The only thing interesting about Heydrich was the extreme to which he carried certain traits widely admired in Germany, when presented with some moderation, but not attractive to others. He was very young, very handsome, save that his eyes were too close-set; an outstanding example of that blond mixture of effeminacy and toughness which may be observed in any Teutonic night club. He had immense drive, which was liable to carry him too far;
total ruthlessness in the attainment of his own ends, which were wrapped up in personal ambition; no active enjoyment of cruelty except sometimes, perhaps, almost as an afterthought; and a devilish sense of humour. Vain as a peacock, but mockingly aware of his own vanity, clever, perhaps too clever by half, and contemptuous of the clumsiness of most of his colleagues and superiors, he nevertheless could be clumsy in his use of force and, unlike Himmler, was liable to overreach himself. He was dynamite, like a character in an American gangster story; and in the S.S. he was able to canalize his nihilism into a constructive purpose.

He had started life as a naval officer and, at the age of twenty-six, with a promising career before him, was cashiered by Admiral Raeder for getting the daughter of a dockyard superintendent into trouble and taking an unusually independent line about it.
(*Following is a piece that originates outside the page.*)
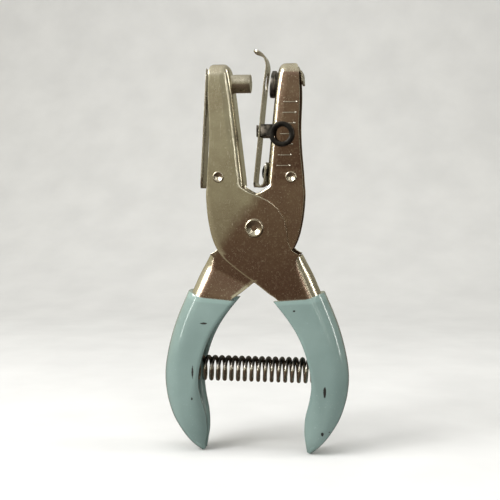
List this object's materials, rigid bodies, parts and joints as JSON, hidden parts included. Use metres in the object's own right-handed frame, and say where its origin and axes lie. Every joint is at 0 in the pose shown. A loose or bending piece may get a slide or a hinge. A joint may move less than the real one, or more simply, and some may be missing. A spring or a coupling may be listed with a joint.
{
  "type": "hand-held single hole punch",
  "caption": "Plier-style paper hole punch with folded sheet levers crossing at a rivet, a round punch and die, a sliding gauge, a return spring and dipped grips.",
  "frame": {"origin": "on the surface that the handle tips stand on, midway between the handles", "axes": "+Z from the handle tips to the jaws, +X to the tool's right as its front is seen, -Y the front face"},
  "size_m": [0.0652, 0.015, 0.1408],
  "materials": {
    "nickel_plate": "worn warm nickel plating over stamped sheet steel",
    "spring_steel": "bright drawn and rolled spring steel",
    "tool_steel": "ground hardened steel",
    "rivet_steel": "bright headed rivet steel",
    "black_oxide": "blackened steel",
    "grip_coat": "glossy grey-teal dipped vinyl coat"
  },
  "bodies": {
    "die_side": {"die_lever": "nickel_plate", "die_bushing": "tool_steel", "stripper": "spring_steel", "stripper_rivet": "nickel_plate", "backing_tab": "nickel_plate", "die_jaw_rivet": "nickel_plate", "pivot_rivet": "rivet_steel", "pivot_spacer": "rivet_steel", "left_grip": "grip_coat", "left_spring_stud": "rivet_steel", "handle_spring": "spring_steel"},
    "punch_side": {"punch_lever": "nickel_plate", "punch_pin": "tool_steel", "backing_leaf": "nickel_plate", "punch_jaw_rivet": "nickel_plate", "right_grip": "grip_coat", "right_spring_stud": "rivet_steel"},
    "gauge": {"paper_gauge": "black_oxide"}
  },
  "joints": [
    {"name": "squeeze", "type": "hinge", "parent": "die_side", "child": "punch_side", "pos_m": [0, 0, 0.0797], "axis": [0, 1, 0], "range_deg": [0, 9.5], "stiffness_Nm_per_rad": 1.2, "springref_deg": -20.05, "deforming": ["handle_spring"]},
    {"name": "gauge_slide", "type": "slide", "parent": "die_side", "child": "gauge", "axis": [0.0995, 0, 0.995], "range_m": [-0.008, 0.0085]}
  ]
}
The girl was his official fiancée, but he had had enough of her and told her outraged father that the engagement was off: no self-respecting Naval officer, he pointed out, could conceivably marry a girl who was prepared to give herself away so easily. Plenty of cads, however, have lived and died without becoming mass executioners; and this disreputable incident in Heydrich's life seems to be made too much of by German writers as a formative incident. It is rather a typical incident in a character already formed.

Certainly Heydrich was surprised, angry, and disgruntled when he found himself out of a job and with a broken career. Certainly this drove him earlier than otherwise into that haven of the resentful and disgruntled, the infant S.S. Certainly it was in the Hamburg branch headquarters that Himmler found him, his attention having been directed to the enlistment of a new member who had been an officer if not a gentleman and who knew how to read and write—who had, moreover, been employed in Naval Intelligence. Certainly, sensing which way the tide was running, and observing that Himmler's preoccupation with racial purity, at least as regards physical appearance, was filling the S.S. with a remarkable collection of fair-haired morons, Heydrich saw his opportunity. But he had the ability as well. And he was one of those very few born leaders who have the boldness and the confidence to surround
themselves not with sycophants but with the cleverest men they can find.
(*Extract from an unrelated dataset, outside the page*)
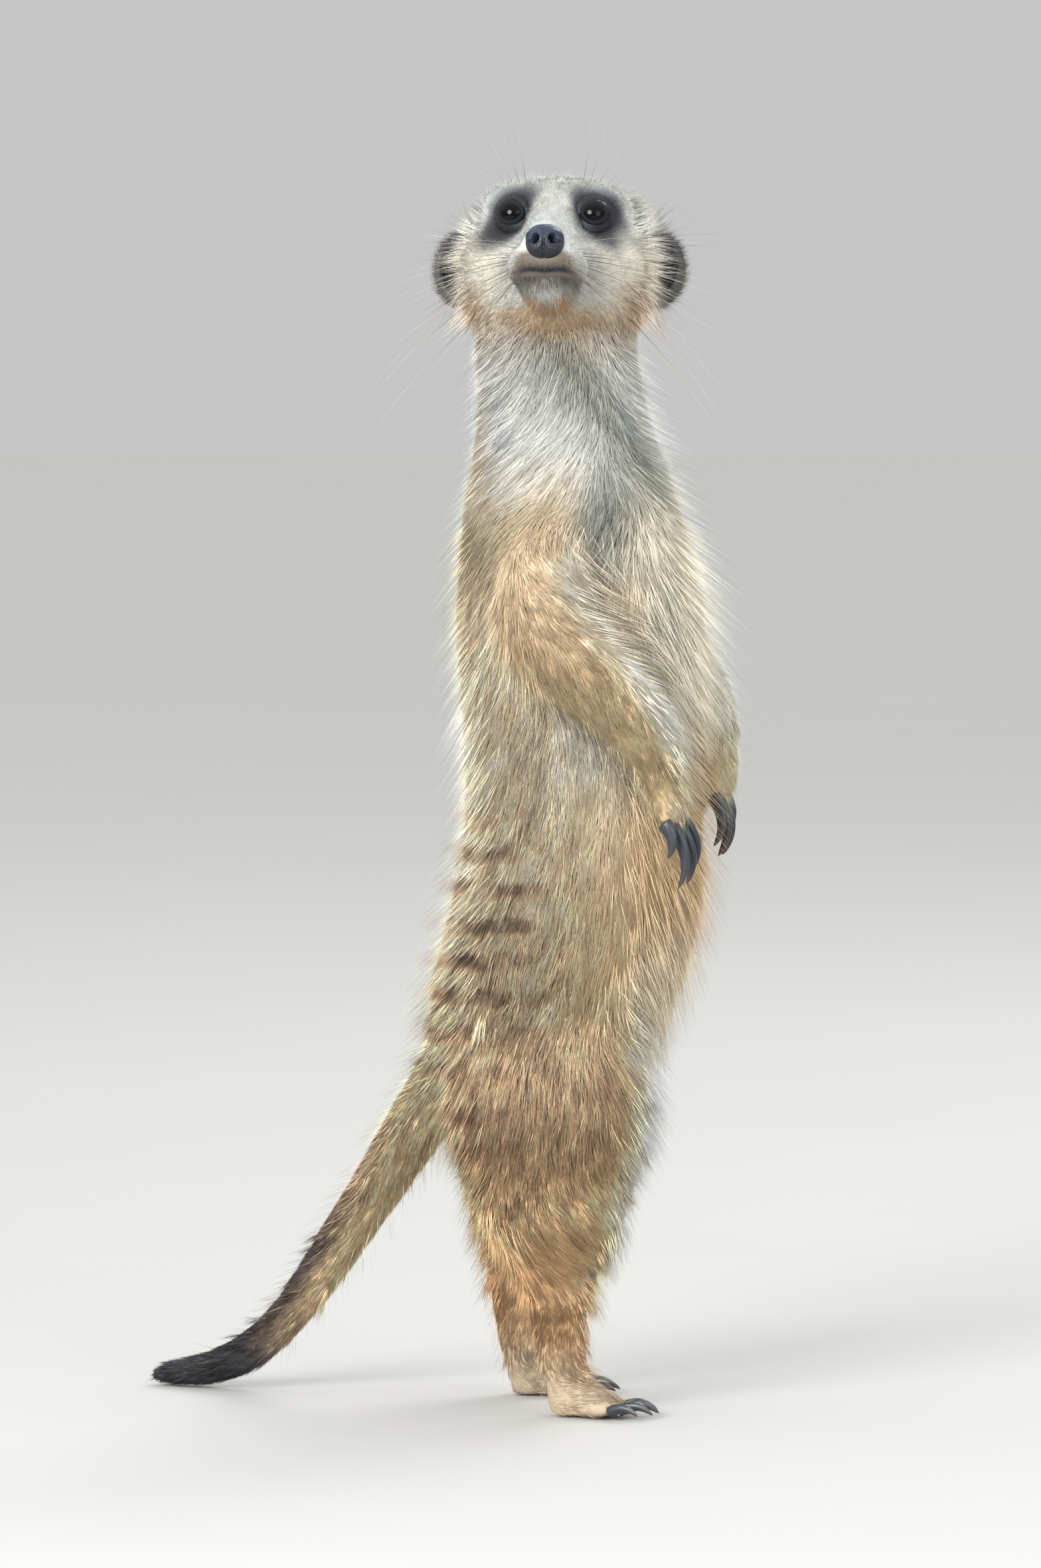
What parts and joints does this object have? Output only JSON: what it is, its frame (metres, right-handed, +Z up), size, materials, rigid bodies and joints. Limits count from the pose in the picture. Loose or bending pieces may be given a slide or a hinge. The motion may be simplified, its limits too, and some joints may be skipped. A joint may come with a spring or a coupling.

Himmler took him to Munich and confided to him a pet project. The S.S. was all very well as a
corps d'élite
of guards; but it needed to be more than that. If the S.S. was to be the fountainhead of German manhood it had to impose itself as a minority power on the sprawling, brawling shape of revolutionary Germany. It needed a highly organized intelligence system, and Reinhard Heydrich was the obvious man to create it. Heydrich thought so too.
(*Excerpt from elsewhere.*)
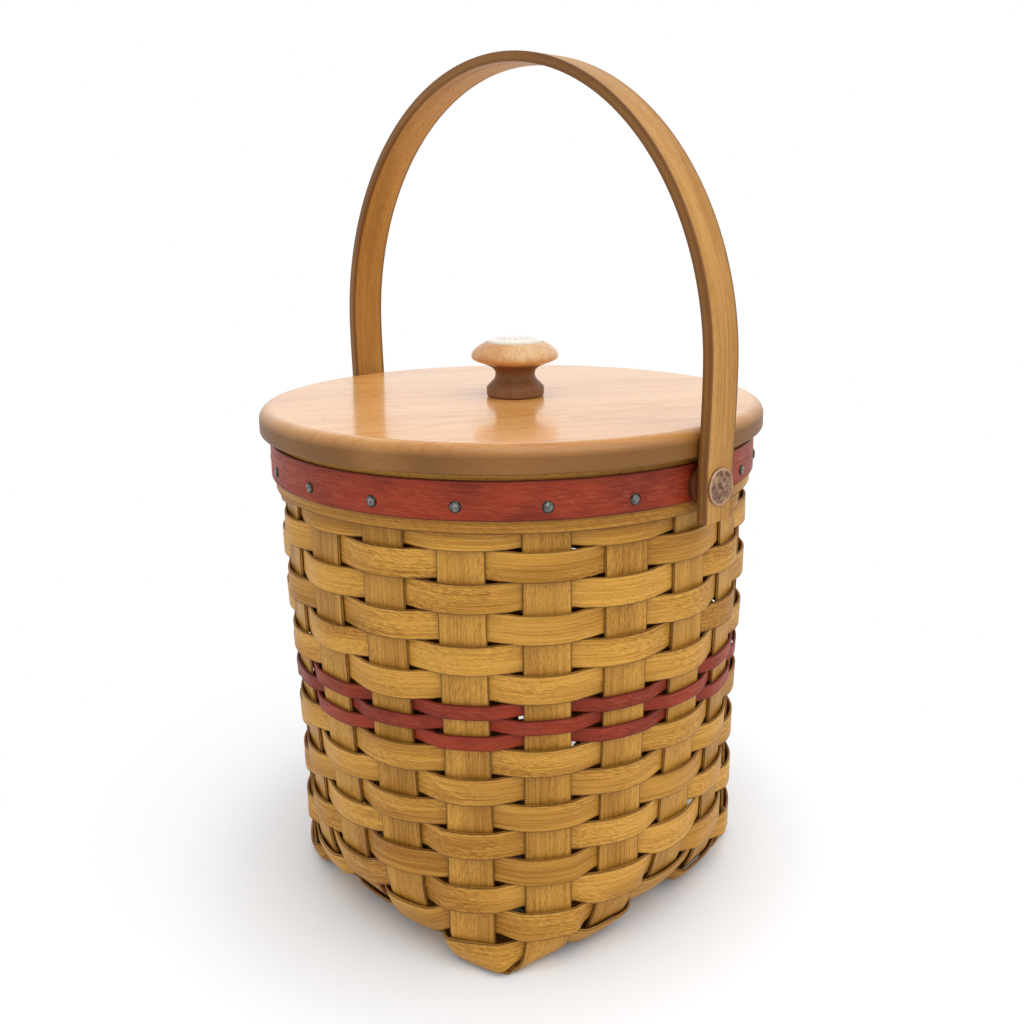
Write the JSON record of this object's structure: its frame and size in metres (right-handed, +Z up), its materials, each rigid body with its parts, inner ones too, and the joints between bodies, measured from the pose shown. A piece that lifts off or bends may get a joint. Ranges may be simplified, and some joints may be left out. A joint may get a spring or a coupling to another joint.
{
  "type": "lidded splint basket",
  "caption": "Round woven splint basket on a square base, with a lift-off turned wooden lid and a swinging bentwood handle.",
  "frame": {"origin": "middle of the base on the surface that the basket stands on", "axes": "+Z up; X along the axis of the two handle rivets; Y square to it, the handle swings towards +Y and -Y"},
  "size_m": [0.2416, 0.2278, 0.376],
  "materials": {
    "stake_splint": "satin",
    "weaver_splint": "satin",
    "red_splint": "satin",
    "rim_wood": "satin",
    "lid_wood": "satin",
    "knob_wood": "satin",
    "ceramic": "gloss",
    "handle_wood": "satin",
    "copper": "worn",
    "steel": "satin"
  },
  "bodies": {
    "basket": {"stake_x_1": "stake_splint", "stake_y_1": "stake_splint", "stake_x_2": "stake_splint", "stake_y_2": "stake_splint", "stake_x_3": "stake_splint", "stake_y_3": "stake_splint", "stake_x_4": "stake_splint", "stake_y_4": "stake_splint", "stake_x_5": "stake_splint", "stake_y_5": "stake_splint", "weaver_01": "weaver_splint", "weaver_02": "weaver_splint", "weaver_03": "weaver_splint", "weaver_04": "weaver_splint", "weaver_05": "weaver_splint", "weaver_06": "weaver_splint", "weaver_07": "weaver_splint", "weaver_08": "weaver_splint", "weaver_09": "weaver_splint", "weaver_10": "weaver_splint", "weaver_11": "weaver_splint", "weaver_12": "weaver_splint", "weaver_13": "weaver_splint", "weaver_14": "weaver_splint", "accent_weaver_1": "red_splint", "accent_weaver_2": "red_splint", "accent_weaver_3": "red_splint", "rim_filler_weaver": "weaver_splint", "inner_rim_hoop": "rim_wood", "outer_rim_band": "rim_wood", "accent_band": "red_splint", "rim_nail_01": "steel", "rim_nail_02": "steel", "rim_nail_03": "steel", "rim_nail_04": "steel", "rim_nail_05": "steel", "rim_nail_06": "steel", "rim_nail_07": "steel", "rim_nail_08": "steel", "rim_nail_09": "steel", "rim_nail_10": "steel", "rim_nail_11": "steel", "rim_nail_12": "steel", "rim_nail_13": "steel", "rim_nail_14": "steel", "rim_nail_15": "steel", "rim_nail_16": "steel", "rim_nail_17": "steel", "rim_nail_18": "steel", "handle_rivet_right": "copper", "handle_rivet_left": "copper", "spacer_disc_right": "knob_wood", "spacer_disc_left": "knob_wood", "burr_washer_right": "copper", "burr_washer_left": "copper"},
    "lid": {"lid_board": "lid_wood", "lid_knob": "knob_wood", "knob_inlay": "ceramic", "knob_screw": "steel"},
    "handle": {"swing_handle": "handle_wood"}
  },
  "joints": [
    {"name": "handle_swing", "type": "hinge", "parent": "basket", "child": "handle", "pos_m": [0, 0, 0.2016], "axis": [1, 0, 0], "range_deg": [-135, 135]},
    {"name": "lid_lift", "type": "slide", "parent": "basket", "child": "lid", "axis": [0, 0, 1], "range_m": [0, 0.02]}
  ]
}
He took his new assignment in a very broad sense. The drilling and recruitment of the S.S. could be left to those who liked that sort of thing. He would provide its brains. He decided quite soon that it was easier to turn brilliant young men after his own heart into useful S.S. officers by offering them careers which they could not hope to make elsewhere, than to turn the existing membership of the S.S. into brilliant young men with the brains and character to carry out the tasks envisaged for them. So he proceeded to build up a
corps d'élite
within the S.S., just as Himmler was already building up the S.S. as a
corps d'élite
within the S.A. The basis of this body was known as the S.S.
Sicherheitsdienst
, or Security Service, called hereafter by its initials the S.D. And to the end of its history the S.D. remained a purely S.S. organization, playing no official part in the apparatus of State, although, when Himmler took over the Prussian Gestapo (not as leader of the S.S., but as a police officer under Goering), the S.D. became in theory the long arm, or intelligence service, of the Gestapo, and later became inextricably merged with it.